Mystery in this landscape is a certainty, an eloquent one. There is everywhere silence – a silence in thunder, in wind, in the call of doves, even a silence in the closing of a pick up door. If you are crossing the plains, leave the interstate and find a back road on which to walk: listen”.
(Tendemos a considerar las llanuras por lo que en ellas falta, y consultamos los mapas para saber lo lejos que estamos en coche hasta que lleguemos a algún lugar: las montañas al oeste o ciudades al este. Después de todo, ¿qué hacemos entre campos de trigo, pueblos derruidos y sobre nosotros el cielo?
En este paisaje el misterio es una certidumbre, una certidumbre elocuente. Todo es silencio: el silencio de un trueno, del viento, de la llamada de las palomas, incluso el silencio de la puerta de un todoterreno cerrándose. Si cruzas la llanura, deja la nacional y busca una carretera secundaria donde caminar: escucha).

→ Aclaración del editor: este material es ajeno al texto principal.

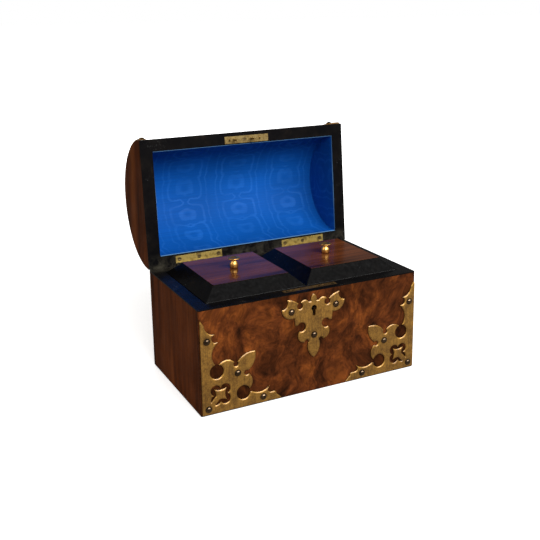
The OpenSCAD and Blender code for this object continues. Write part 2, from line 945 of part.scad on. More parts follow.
// End strap: pointed ends, horned waists and a pierced leaf that points inwards
module strap_outline() {
    difference() {
        union() {
            polygon([
                [side_margin, -strap_half + 1], [side_margin + 0.6, -strap_half],
                [side_margin + 4, -strap_half + 5], [13.5, -strap_half + 8.5], [13.5, strap_half - 8.5],
                [side_margin + 4, strap_half - 5], [side_margin + 0.6, strap_half],
                [side_margin, strap_half - 1]
            ]);
            for (s = [-1, 1]) translate([18, s * 7.4]) circle(r = 7.6);
            rotate(-90) leaf(30, 8, 16);
        }
        for (s = [-1, 1]) {
            translate([14.5, s * (strap_half - 2.6)]) circle(r = 8.6);
            translate([14.5, s * 26.8]) circle(r = 3.3);
            translate([20.5, s * 19.6]) circle(r = 8.4);
            translate([25.5, s * 11.4]) circle(r = 1.9);
            translate([15.2, s * 6.6]) circle(r = 3.4);
        }
    }
}

module lid_strap() {
    intersection() {
        difference() {
            along_x(0, half_l) difference() {
                translate([0, lid_z]) circle(r = barrel_r + mount_t, $fn = 96);
                translate([0, lid_z]) circle(r = barrel_r, $fn = 96);
            }
            lid_shanks();
        }
        translate([half_l, 0, lid_z]) rotate([90 - strap_mid / barrel_r * 180 / PI, 0, 0])
            linear_extrude(2 * barrel_r) mirror([1, 0]) strap_outline();
    }
}

module lid_right_strap() {
    color("goldenrod") opened() lid_strap();
}

module lid_left_strap() {
    color("goldenrod") opened() mirror([1, 0, 0]) lid_strap();
}

module lid_pins() {
    color("darkgoldenrod") opened() at_lid_pins() domed_pin();
}

// Plate with its two hooks and two round-ended studs, as it hangs from the shut lid
module link_plate() {
    color("goldenrod") opened() difference() {
        union() {
            block([link_plate_x[0], lock_y - link_plate_w / 2, lid_z],
                  [link_plate_x[1], lock_y + link_plate_w / 2, lid_z + edging]);
            for (x = link_x) along_y(lock_y - link_t / 2, lock_y + link_t / 2) {
                translate([x - link_left, lid_z - link_drop]) square([link_shank, link_drop + eps]);
                translate([x - link_left, lid_z - link_drop]) square([link_left + link_right, link_foot_h]);
            }
            for (x = link_stud_x) translate([x, lock_y, lid_z - stud_drop])
                cylinder(d1 = stud_d - 1, d2 = stud_d, h = stud_drop + eps);
        }
        at_link_screw() screw();
    }
}

module link_screw() {
    color("goldenrod") opened() at_link_screw() slotted_screw();
}

base_board();
base_baize();
front_panel();
back_panel();
left_panel();
right_panel();
front_veneer();
back_veneer();
left_veneer();
right_veneer();
rim_edging();
compartment_liners();
divider();
left_foil();
right_foil();
left_corner_mount();
right_corner_mount();
escutcheon();
body_pins();
lock_case();
lock_cap();
lock_selvedge();
lock_studs();
lock_spring();
lock_screws();
lock_bolt();
body_hinge_leaves();
hinge_pins();
body_hinge_screws();
left_tea_board();
left_tea_bevel();
left_tea_panel();
left_tea_plug();
left_knob();
left_knob_screw();
right_tea_board();
right_tea_bevel();
right_tea_panel();
right_tea_plug();
right_knob();
right_knob_screw();
lid_staves();
lid_left_end();
lid_right_end();
lid_barrel_veneer();
lid_left_veneer();
lid_right_veneer();
lid_edging();
lid_barrel_silk();
lid_left_silk();
lid_right_silk();
lid_left_strap();
lid_right_strap();
lid_pins();
link_plate();
link_screw();
lid_hinge_leaves();
lid_hinge_screws();
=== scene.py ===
"""Domed walnut tea caddy: looks, light and camera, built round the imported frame.

Everything is in metres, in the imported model's frame: X runs along the front, -Y is the front, Z is up.
"""
import json
import math

import bmesh
import bpy
from mathutils import Matrix, Vector, noise
from mathutils.bvhtree import BVHTree
from mathutils.geometry import delaunay_2d_cdt

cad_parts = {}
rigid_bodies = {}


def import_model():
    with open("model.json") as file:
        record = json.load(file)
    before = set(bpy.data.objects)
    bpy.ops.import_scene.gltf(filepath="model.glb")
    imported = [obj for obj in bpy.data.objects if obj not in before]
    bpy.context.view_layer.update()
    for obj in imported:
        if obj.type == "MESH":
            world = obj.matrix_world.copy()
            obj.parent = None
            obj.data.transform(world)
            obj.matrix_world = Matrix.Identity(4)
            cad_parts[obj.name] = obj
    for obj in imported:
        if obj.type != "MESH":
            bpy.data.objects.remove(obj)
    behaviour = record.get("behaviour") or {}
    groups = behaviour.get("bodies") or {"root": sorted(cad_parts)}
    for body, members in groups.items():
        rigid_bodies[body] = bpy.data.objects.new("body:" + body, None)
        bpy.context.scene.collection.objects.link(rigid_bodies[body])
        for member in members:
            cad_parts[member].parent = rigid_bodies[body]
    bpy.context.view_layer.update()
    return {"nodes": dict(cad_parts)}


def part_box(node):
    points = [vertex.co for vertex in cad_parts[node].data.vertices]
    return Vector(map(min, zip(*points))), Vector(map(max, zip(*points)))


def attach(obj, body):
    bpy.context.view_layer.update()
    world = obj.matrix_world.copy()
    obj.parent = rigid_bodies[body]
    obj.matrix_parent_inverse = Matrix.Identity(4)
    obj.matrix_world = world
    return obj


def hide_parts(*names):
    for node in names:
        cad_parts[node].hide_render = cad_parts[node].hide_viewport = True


MM = 0.001

# Sizes that the part's source also states. Box: half its length, its depth's half (the barrel's radius
# too), the top of its rim and of the polished panels, and the thickness of the brass on its front
BOX_HALF = 115.0 * MM
BARREL_R = 65.25 * MM
RIM_TOP = 101.6 * MM
PANEL_TOP = 113.0 * MM
MOUNT_T = 1.4 * MM

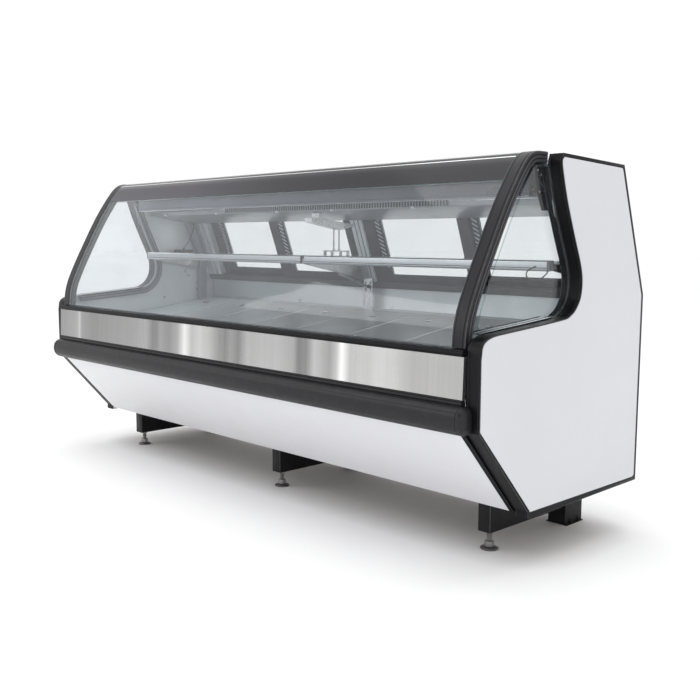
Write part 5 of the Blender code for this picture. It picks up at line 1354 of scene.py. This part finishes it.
add_tube(bm, [V(*p) for p in LEAD_LEFT], 0.0021, 12, 0, 8)
add_lathe(bm, [(0.0, 0.0), (0.0048, 0.0), (0.0048, 0.0040), (0.0030, 0.0070), (0.0, 0.0070)], V(-1.1600, 0.3560, 1.0733), (0, -0.1, -1), 18, 0)
make("lamp_lead_left", bm, [M["rubber"]], angle=50, replaces="shelf_bracket_left")

# Centre bracket: blade, post in its sleeve, hand knob and brace.
hi, lo = slant(0.130, 0.0468), slant(0.030, 0.0468)
bm = bmesh.new()
blade = [(0.0905, 0.9160), (0.0905, 0.8955), (0.4300, 0.8245), (0.4600, 0.8245), (lo[0] - 0.0014, 0.8245), (hi[0] - 0.0004, 0.9160)]
loft(bm, [[V(x, p, q) for p, q in (blade if d == 0 else shrink(blade, d))] for x, d in ((-0.0030, 0.0005), (-0.0025, 0.0), (0.0025, 0.0), (0.0030, 0.0005))])
for side in (1, -1):
    add_prism(bm, [(0.0950, 0.9160), (0.0950, 0.9140), (hi[0] - 0.010, 0.9140), (hi[0] - 0.010, 0.9160)], side * 0.0028, side * 0.0090, 0)
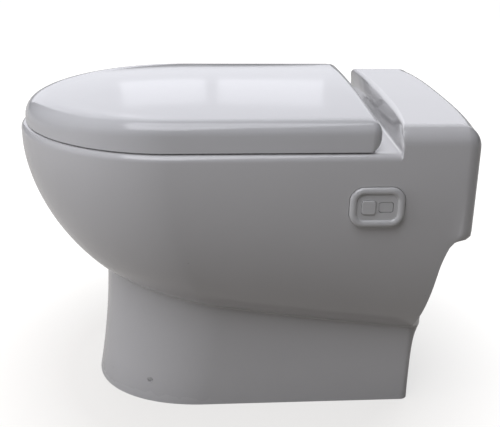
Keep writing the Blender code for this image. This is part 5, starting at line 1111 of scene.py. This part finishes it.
class TOILET_OT_body(bpy.types.Operator):
    """Model the glazed body with its bowl, hollows and openings"""

    bl_idname = "toilet.body"
    bl_label = "Glazed body"

    def execute(self, context):
        sizes = context.scene.toilet_body
        body = body_blank(sizes)
        carve(body, bay_tool())
        low = (-HALF + RIM_PLAN.corner, RIDGE_Y + CLAY, RIM_HEIGHT - SLAB - OVERRUN)
        high = (HALF - RIM_PLAN.corner, REAR_Y - CLAY - OVERRUN, DECK_HEIGHT - SLAB)
        carve(body, block("deck_tool", low, high))
        carve(body, bowl_tool(sizes.bowl_lip))
        carve(body, bar("outlet_tool", OUTLET_BORE, (0, SUMP_BACK, OUTLET_HEIGHT),
                        (0, OUTLET_END + HORN_WALL, OUTLET_HEIGHT), "Y", 64))
        middle = (0.0, SERVICE_HEIGHT / 2 - SERVICE_CORNER)
        carve(body, slab("service_tool", "Y", middle,
                         (SERVICE_WIDTH, SERVICE_HEIGHT + 2 * SERVICE_CORNER), SERVICE_CORNER,
                         NECK_PLAN.rear - CLAY - OVERRUN - RIM_PLAN.corner, REAR_Y))
        for tool in small_openings():
            carve(body, tool)
        middle = (PANEL_BACK, PANEL_HEIGHT)
        pocket = (PANEL_WIDTH + 2 * PANEL_PLAY, PANEL_TALL + 2 * PANEL_PLAY)
        carve(body, slab("pocket_tool", "X", middle, pocket, PANEL_CORNER + PANEL_PLAY,
                         PANEL_FLOOR, HALF + OVERRUN, PANEL_STEPS))
        width, tall = spigot_size()
        carve(body, slab("spigot_tool", "X", middle, (width + 2 * GAP, tall + 2 * GAP),
                         SPIGOT_CORNER, PANEL_FLOOR - CLAY - OVERRUN,
                         PANEL_FLOOR + OVERRUN))
        smooth(body)
        finish_piece(body, stuff("glaze"), "body", "white_glaze", "ceramic_body")
        return {"FINISHED"}


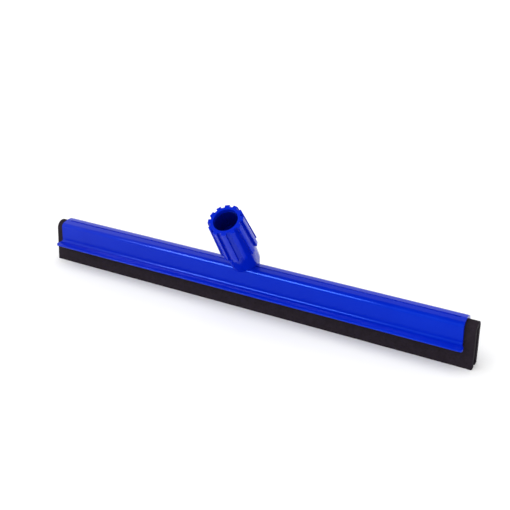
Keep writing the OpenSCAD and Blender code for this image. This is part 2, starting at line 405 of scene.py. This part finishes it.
def softbox(name, place, aim, size, power):
    """A light that shows in the plastic's gloss and leaves the even light on the floor alone."""
    light = bpy.data.lights.new(name, "AREA")
    light.shape = "RECTANGLE"
    light.size, light.size_y = size
    light.energy = power
    light.color = SOFTBOX_TINT
    lamp = bpy.data.objects.new(name, light)
    lamp.location = place
    lamp.rotation_euler = (Vector(aim) - Vector(place)).to_track_quat("-Z", "Y").to_euler()
    lamp.visible_diffuse = False
    lamp.visible_camera = False
    bpy.context.scene.collection.objects.link(lamp)


def sun(name, direction, strength, angle):
    """A soft, even light from a direction, given as the way to the light."""
    light = bpy.data.lights.new(name, "SUN")
    light.energy = strength
    light.angle = math.radians(angle)
    lamp = bpy.data.objects.new(name, light)
    lamp.rotation_euler = Vector(direction).to_track_quat("Z", "Y").to_euler()
    lamp.visible_glossy = False
    bpy.context.scene.collection.objects.link(lamp)


def make_world():
    """A pale studio: bright from the horizon up, darker overhead, and dark below."""
    world = bpy.data.worlds.new("studio")
    bpy.context.scene.world = world
    world.use_nodes = True
    tree = world.node_tree
    place = tree.nodes.new("ShaderNodeTexCoord")
    split = tree.nodes.new("ShaderNodeSeparateXYZ")
    scale = tree.nodes.new("ShaderNodeMapRange")
    ramp = tree.nodes.new("ShaderNodeValToRGB")
    scale.inputs["From Min"].default_value = -1
    set_stops(ramp.color_ramp, STUDIO)
    tree.links.new(place.outputs["Generated"], split.inputs["Vector"])
    tree.links.new(split.outputs["Z"], scale.inputs["Value"])
    tree.links.new(scale.outputs["Result"], ramp.inputs["Fac"])
    tree.links.new(ramp.outputs["Color"], tree.nodes["Background"].inputs["Color"])


def make_floor():
    """A plain, matt, nearly white floor."""
    n = Nodes("floor")
    pale = n.ramp(n.noise(3, detail=3), [(0, grey(0.93)), (1, grey(0.95))])
    n.set(Base_Color=pale, Roughness=0.9, IOR=1.1)
    bm = bmesh.new()
    bmesh.ops.create_grid(bm, x_segments=8, y_segments=8, size=FLOOR_HALF)
    mesh = bpy.data.meshes.new("floor")
    bm.to_mesh(mesh)
    bm.free()
    mesh.materials.append(n.material)
    floor = bpy.data.objects.new("floor", mesh)
    bpy.context.scene.collection.objects.link(floor)


bpy.context.scene.view_settings.view_transform = "Standard"
make_camera()
make_world()
make_floor()
sun("overhead", direction=(-0.2, -0.5, 1), strength=2.1, angle=100)
softbox("front_left", place=(-0.60, -1.10, 0.86), aim=(0, 0, 0.04), size=(1.05, 0.46), power=44)
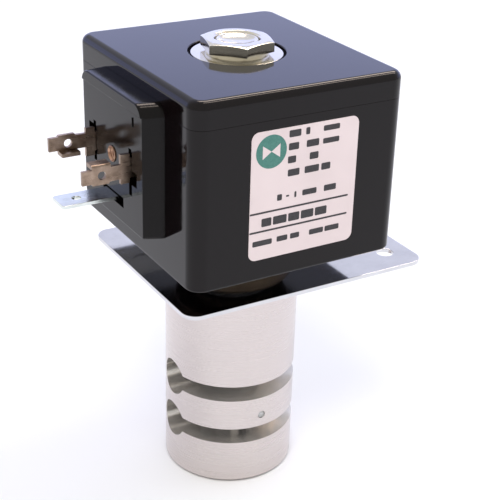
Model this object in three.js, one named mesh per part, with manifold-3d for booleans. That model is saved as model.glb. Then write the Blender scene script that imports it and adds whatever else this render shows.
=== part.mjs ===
// Three-way solenoid pinch valve with an encapsulated DC coil and a slotted aluminium body.
//
// Two flexible tubes are pushed sideways through slits in the body into round channels that run
// along X. A sprung carriage carries a pinch bar between the channels. With the coil off the bar
// squeezes the lower tube, and with the coil on the armature lifts it against the upper tube.
//
// Millimetres, +Z up. The origin is the centre of the body's flat bottom face. The label faces -Y
// and the plug connector faces -X.

import * as THREE from 'three';
import { mergeVertices } from 'three/addons/utils/BufferGeometryUtils.js';
import Module from 'manifold-3d';

const wasm = await Module();
wasm.setup();

// ---- Driving dimensions ------------------------------------------------------------------------

const tubeDiameter = 9.0;
const tubeBore = 6.4;
const tubeWall = (tubeDiameter - tubeBore) / 2;

const bodyRadius = 16.0;
const bodyHeight = 54.9;
const bodyChamfer = 0.6;
const channelRadius = tubeDiameter / 2 + 0.05;
const lowerChannelZ = 13.4;
const channelPitch = 12.0;
const upperChannelZ = lowerChannelZ + channelPitch;
const slitHeight = 4.0;

const pocketFloorZ = 8.6;
const pocketRadius = 7.6;
const headSeatZ = 31.0;
const headBoreRadius = 8.3;
const socketFloorZ = 46.5;
const socketRadius = 10.0;

const stroke = tubeBore;
const barWidth = 6.0;
const barNoseRadius = 2.4;
const pinchGap = 2 * tubeWall;
const barBottomZ = lowerChannelZ - channelRadius + pinchGap + 0.1;
const barTopZ = upperChannelZ - channelRadius - 0.1;
const carriageRadius = 7.3;
const headRadius = 8.0;
const headHeight = 6.0;
const legFrontY = 4.95;

const plateThickness = 1.0;
const plateLeft = -25.0;
const plateRight = 38.9;
const plateHalfDepth = 25.0;
const plateCornerRadius = 3.5;
const plateHoleRadius = 2.1;
const plateHoleX = 32.5;
const plateHoleY = 17.5;
const plateTopZ = bodyHeight + plateThickness;

const stemFlangeRadius = 14.0;
const stemFlangeHeight = 4.4;
const stemCollarRadius = 10.0;
const gasketThickness = 1.0;
const coilBottomZ = 63.3;

const tubeOuterRadius = 7.2;
const tubeInnerRadius = 6.6;
const armatureRadius = 6.4;
const coreFaceZ = 84.0;
const guideTubeTopZ = 98.0;
const studRadius = 5.0;
const studTopZ = 108.2;

const coilWidth = 52.0;
const coilDepth = 57.2;
const coilHeight = 42.1;
const coilTopZ = coilBottomZ + coilHeight;
const coilCornerRadius = 3.6;
const coilEdgeRadius = 1.9;
const coilWall = 3.0;
const capHeight = 5.9;
const capBottomZ = coilTopZ - capHeight;
const recessRadius = 11.0;
const recessDepth = 1.85;
const coilBoreRadius = tubeOuterRadius + 0.15;

const yokeThickness = 3.0;
const yokeHalfWidth = 19.0;
const yokeHalfDepth = 24.3;

const washerRadius = 10.4;
const washerThickness = 1.5;
const nutAcrossFlats = 14.8;
const nutTurn = 15;
const nutTopZ = 108.5;
const nutCollarRadius = 7.2;
const nutCollarHeight = 0.85;

const connectorCentreZ = 86.2;
const connectorDepth = 4.7;
const connectorHalfWidth = 15.7;
const connectorBottomZ = 71.5;
const connectorTopZ = 101.4;
const connectorCornerRadius = 3.2;
const bladeSpacing = 18.0;
const bladeThickness = 0.8;
const earthBladeZ = 77.0;
const earthBladeWidth = 6.3;
const bladeHoleRadius = 1.0;

const labelWidth = 26.6;
const labelHeight = 29.0;
const labelCentreX = 0.5;
const labelCentreZ = 82.9;
const labelThickness = 0.15;
const labelCornerRadius = 1.8;
const labelGap = 0.02;

const touchGap = 0.05;
const cutMargin = 1.0;
const roundSegments = 36;
const bodySegments = 64;

// ---- Shape helpers -----------------------------------------------------------------------------

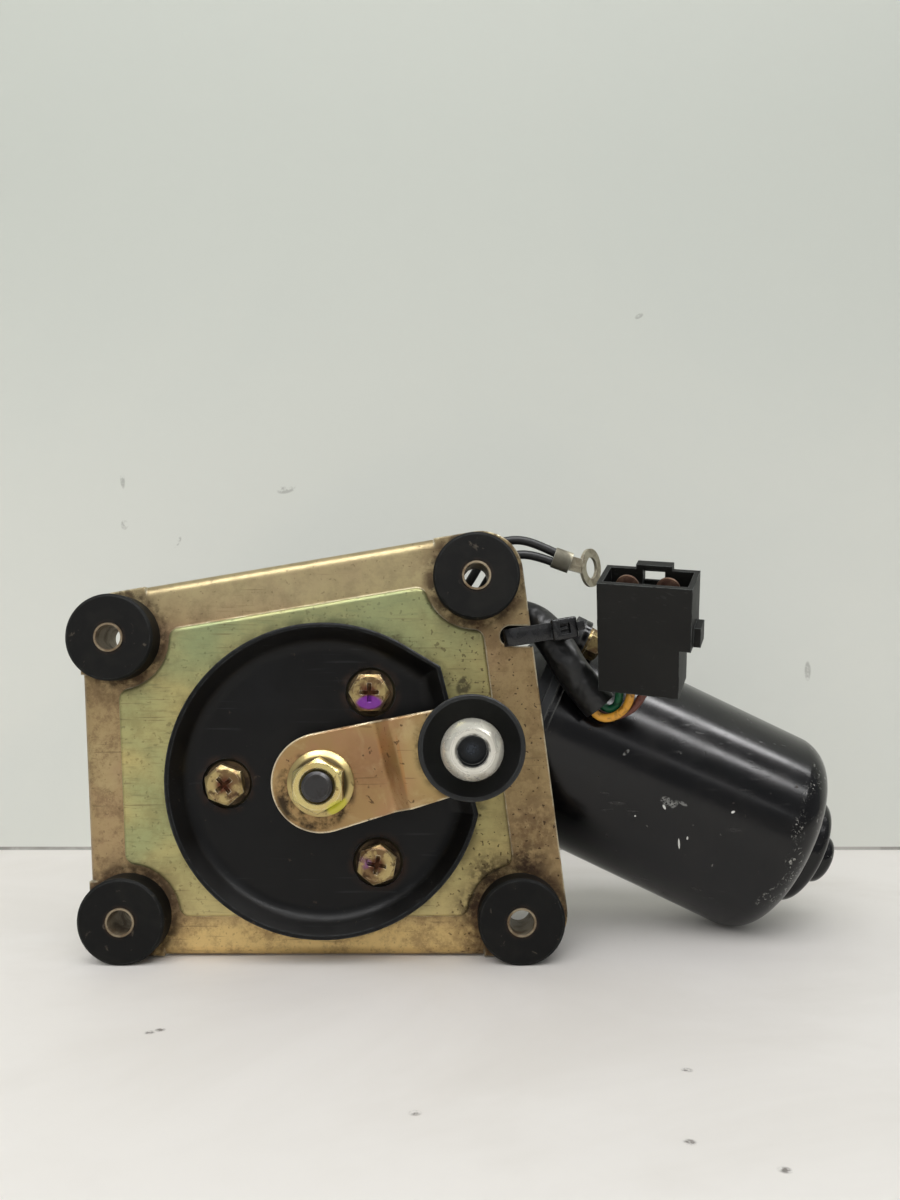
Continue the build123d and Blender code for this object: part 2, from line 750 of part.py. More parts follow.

Termino la exposición y me acerco a la terraza abierta en la tercera planta del edificio. Desde la misma el museo borra sus muros, los hace cristal, y con la vista ahora ampliada Madrid es una constante de tejados de pueblo, de terrazas y azoteas erizadas con antenas de televisión, y asoman también inesperadas algunas cúpulas; me cuesta un segundo reconocer la iglesia que abajo las sostiene, y pienso en mujeres reclinadas que ahora mismo rezan bajo la luz que entra por sus ventanas, la misma luz que yo ahora observo cruzando la terraza del edificio Sabatini, y todo ese entramado constante de tejas y antenas y cúpulas que me rodea transmite una imagen extraña de Madrid, la de una ciudad pequeña, antigua y beata, tan diferente de la amplitud pagana que se respira en las fotografías de Robert Adams.
Robert Adams: The Place We Live. A Retrospective Selection of Photograps, puede visitarse en el Museo Reina Sofía de Madrid hasta el 20 de mayo de 2013. El horario de lunes a sábado es de 10am a 9pm, y los domingos de 10am a 7pm. http://www.museoreinasofia.es
Estuve el pasado jueves, me encantó y ahora me sorprendo y me alegro de leer tu crónica tan viva. Me conmovieron especialmente las fotos de los montes con los troncos aserrados como forúnculos.
Joseca
Gracias por tu comentario y sobre todo por leerme. También me gustaron esas fotos de los troncos cortados, aunque como decía en la entrada las fotos que más me impresionaron fueron las de esas llanuras sin límites. Un saludo.